(Scripts that build objects)
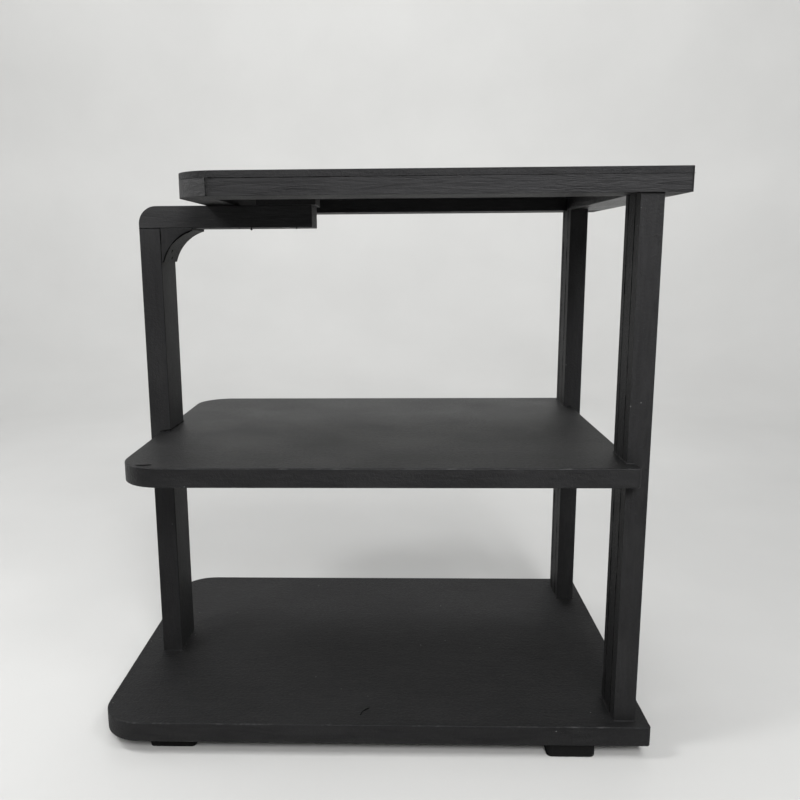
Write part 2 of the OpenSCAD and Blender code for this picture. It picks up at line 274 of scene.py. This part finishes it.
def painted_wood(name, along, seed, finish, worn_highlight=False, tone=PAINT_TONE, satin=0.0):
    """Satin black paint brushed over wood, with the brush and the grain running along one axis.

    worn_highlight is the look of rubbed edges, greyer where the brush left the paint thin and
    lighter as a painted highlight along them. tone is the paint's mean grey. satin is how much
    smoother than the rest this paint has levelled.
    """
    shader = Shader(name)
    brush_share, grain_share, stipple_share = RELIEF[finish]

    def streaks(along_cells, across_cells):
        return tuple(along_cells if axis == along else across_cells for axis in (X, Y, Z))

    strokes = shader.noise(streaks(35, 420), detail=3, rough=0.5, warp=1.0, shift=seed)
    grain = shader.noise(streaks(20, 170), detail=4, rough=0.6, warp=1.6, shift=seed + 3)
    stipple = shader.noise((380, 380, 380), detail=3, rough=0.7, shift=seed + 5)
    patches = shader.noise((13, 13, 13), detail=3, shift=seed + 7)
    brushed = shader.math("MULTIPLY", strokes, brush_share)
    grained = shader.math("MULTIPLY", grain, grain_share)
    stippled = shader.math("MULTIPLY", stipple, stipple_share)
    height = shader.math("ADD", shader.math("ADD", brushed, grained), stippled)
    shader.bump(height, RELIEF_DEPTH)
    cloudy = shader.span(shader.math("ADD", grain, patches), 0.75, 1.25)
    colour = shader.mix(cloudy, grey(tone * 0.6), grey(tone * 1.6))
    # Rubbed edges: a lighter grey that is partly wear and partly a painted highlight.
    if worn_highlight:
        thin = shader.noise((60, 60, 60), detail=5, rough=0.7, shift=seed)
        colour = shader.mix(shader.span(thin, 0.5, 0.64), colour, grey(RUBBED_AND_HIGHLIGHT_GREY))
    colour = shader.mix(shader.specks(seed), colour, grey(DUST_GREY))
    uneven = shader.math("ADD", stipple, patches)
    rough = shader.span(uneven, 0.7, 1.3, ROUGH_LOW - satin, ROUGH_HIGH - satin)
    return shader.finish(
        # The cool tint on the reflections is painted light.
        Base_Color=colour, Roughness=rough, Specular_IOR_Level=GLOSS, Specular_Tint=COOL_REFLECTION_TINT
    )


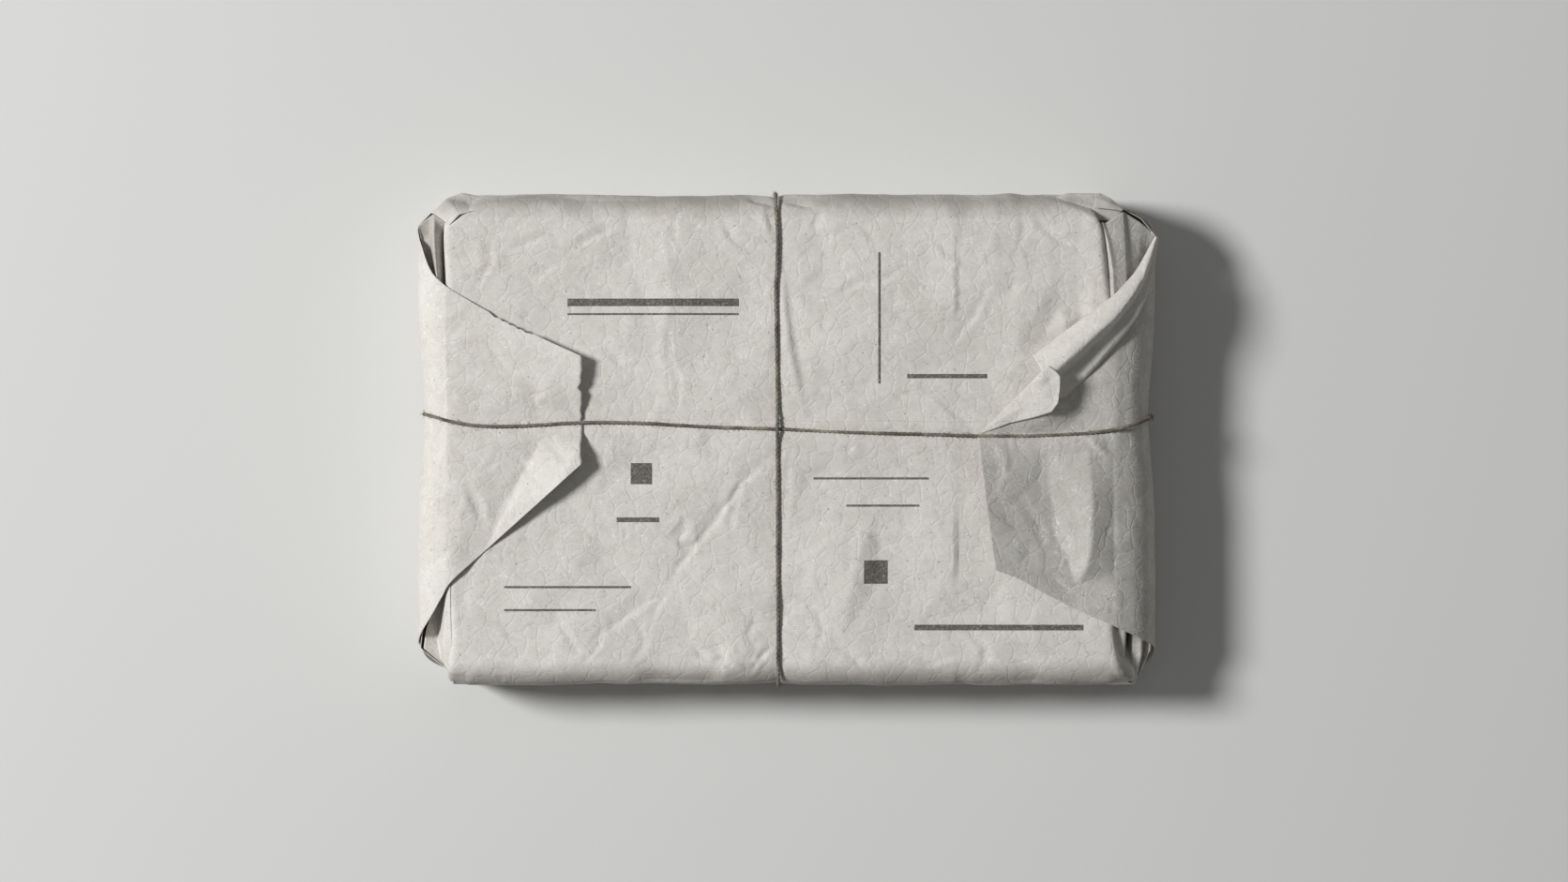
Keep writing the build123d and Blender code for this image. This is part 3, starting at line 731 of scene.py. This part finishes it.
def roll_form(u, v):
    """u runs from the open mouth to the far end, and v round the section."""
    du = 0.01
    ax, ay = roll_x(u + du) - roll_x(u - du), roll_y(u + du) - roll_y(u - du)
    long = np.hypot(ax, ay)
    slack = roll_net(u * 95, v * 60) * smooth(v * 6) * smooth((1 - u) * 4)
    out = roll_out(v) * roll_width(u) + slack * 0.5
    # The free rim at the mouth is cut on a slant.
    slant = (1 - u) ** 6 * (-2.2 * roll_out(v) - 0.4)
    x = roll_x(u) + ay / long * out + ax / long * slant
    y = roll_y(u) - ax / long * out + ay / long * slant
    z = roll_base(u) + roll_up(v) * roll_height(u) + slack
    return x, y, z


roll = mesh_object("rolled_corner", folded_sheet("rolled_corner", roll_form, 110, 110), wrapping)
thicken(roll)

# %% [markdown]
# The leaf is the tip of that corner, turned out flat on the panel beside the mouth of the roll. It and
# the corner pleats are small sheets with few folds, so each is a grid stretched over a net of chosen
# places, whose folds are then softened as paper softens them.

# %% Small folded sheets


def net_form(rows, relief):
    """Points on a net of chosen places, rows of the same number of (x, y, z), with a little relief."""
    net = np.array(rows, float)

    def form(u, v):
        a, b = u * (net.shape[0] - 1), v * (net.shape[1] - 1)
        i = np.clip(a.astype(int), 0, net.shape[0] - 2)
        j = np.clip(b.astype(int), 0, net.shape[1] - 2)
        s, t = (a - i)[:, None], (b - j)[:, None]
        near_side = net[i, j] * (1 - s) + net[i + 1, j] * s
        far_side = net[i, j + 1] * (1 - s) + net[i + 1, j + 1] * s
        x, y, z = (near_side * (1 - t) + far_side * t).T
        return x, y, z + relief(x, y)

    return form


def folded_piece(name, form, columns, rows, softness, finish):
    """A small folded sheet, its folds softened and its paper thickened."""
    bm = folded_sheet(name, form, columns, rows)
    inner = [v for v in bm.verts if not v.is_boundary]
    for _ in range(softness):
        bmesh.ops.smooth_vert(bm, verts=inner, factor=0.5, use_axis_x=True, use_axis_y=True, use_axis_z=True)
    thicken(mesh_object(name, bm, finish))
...
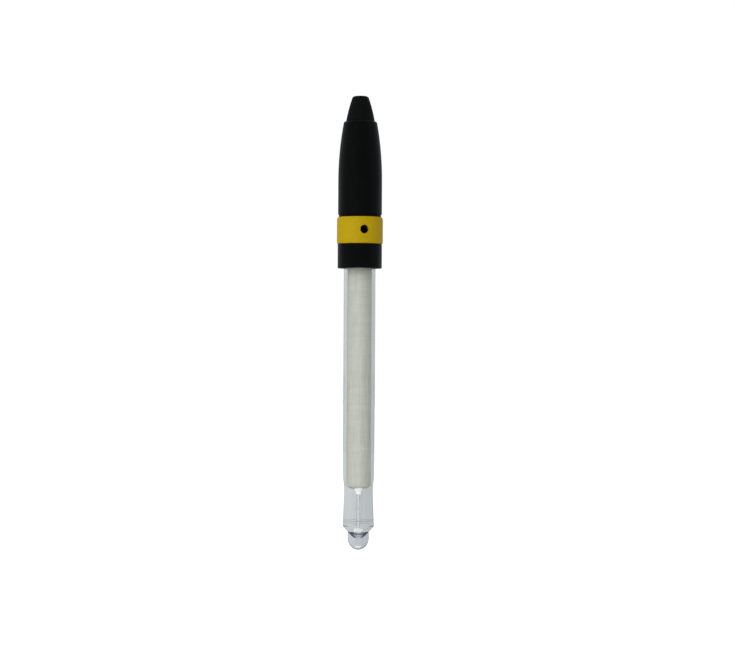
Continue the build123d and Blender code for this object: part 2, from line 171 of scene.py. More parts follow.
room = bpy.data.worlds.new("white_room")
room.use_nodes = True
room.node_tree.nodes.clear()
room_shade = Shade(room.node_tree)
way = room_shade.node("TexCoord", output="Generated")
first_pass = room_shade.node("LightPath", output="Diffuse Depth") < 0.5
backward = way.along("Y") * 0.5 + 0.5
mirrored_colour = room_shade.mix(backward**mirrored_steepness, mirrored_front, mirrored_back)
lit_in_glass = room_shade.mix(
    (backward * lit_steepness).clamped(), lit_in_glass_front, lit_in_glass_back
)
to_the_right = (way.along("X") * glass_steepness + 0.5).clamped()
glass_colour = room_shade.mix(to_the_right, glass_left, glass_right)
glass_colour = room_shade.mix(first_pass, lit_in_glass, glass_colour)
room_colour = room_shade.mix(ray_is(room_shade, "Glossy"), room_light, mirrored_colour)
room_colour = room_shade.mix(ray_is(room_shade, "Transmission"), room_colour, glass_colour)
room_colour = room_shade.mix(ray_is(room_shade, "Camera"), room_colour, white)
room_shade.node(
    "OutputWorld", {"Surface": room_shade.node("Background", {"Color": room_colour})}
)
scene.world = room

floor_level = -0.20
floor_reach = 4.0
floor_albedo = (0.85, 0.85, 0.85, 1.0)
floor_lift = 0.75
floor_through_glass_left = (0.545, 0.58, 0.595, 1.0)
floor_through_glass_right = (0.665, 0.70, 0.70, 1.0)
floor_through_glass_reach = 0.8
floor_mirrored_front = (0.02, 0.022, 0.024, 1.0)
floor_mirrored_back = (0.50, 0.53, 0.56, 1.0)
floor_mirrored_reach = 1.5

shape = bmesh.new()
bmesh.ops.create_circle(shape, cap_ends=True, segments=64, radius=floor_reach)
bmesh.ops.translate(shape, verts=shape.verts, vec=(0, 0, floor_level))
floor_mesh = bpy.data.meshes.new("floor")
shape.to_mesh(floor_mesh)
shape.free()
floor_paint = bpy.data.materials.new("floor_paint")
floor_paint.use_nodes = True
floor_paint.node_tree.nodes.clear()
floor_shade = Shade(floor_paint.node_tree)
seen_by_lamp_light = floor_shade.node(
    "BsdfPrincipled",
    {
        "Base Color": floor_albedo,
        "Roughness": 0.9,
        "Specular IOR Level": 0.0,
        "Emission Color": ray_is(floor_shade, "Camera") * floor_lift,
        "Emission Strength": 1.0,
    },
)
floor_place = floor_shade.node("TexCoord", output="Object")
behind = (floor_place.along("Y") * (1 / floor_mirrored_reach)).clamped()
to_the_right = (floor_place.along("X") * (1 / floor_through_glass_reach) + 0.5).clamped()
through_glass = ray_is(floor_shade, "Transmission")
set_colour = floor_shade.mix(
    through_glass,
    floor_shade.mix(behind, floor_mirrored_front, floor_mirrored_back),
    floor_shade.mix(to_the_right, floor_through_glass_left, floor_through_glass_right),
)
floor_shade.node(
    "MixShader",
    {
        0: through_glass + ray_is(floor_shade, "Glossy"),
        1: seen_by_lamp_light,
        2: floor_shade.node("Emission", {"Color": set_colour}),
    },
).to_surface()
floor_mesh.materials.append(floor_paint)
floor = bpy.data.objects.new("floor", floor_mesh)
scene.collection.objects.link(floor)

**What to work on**
Copy out only the lines above from the one with "Write part 2" to the one with "return tuple(along_cells if", inclusive, exactly as they stand.

**Task response**
Write part 2 of the OpenSCAD and Blender code for this picture. It picks up at line 274 of scene.py. This part finishes it.
def painted_wood(name, along, seed, finish, worn_highlight=False, tone=PAINT_TONE, satin=0.0):
    """Satin black paint brushed over wood, with the brush and the grain running along one axis.

    worn_highlight is the look of rubbed edges, greyer where the brush left the paint thin and
    lighter as a painted highlight along them. tone is the paint's mean grey. satin is how much
    smoother than the rest this paint has levelled.
    """
    shader = Shader(name)
    brush_share, grain_share, stipple_share = RELIEF[finish]

    def streaks(along_cells, across_cells):
        return tuple(along_cells if axis == along else across_cells for axis in (X, Y, Z))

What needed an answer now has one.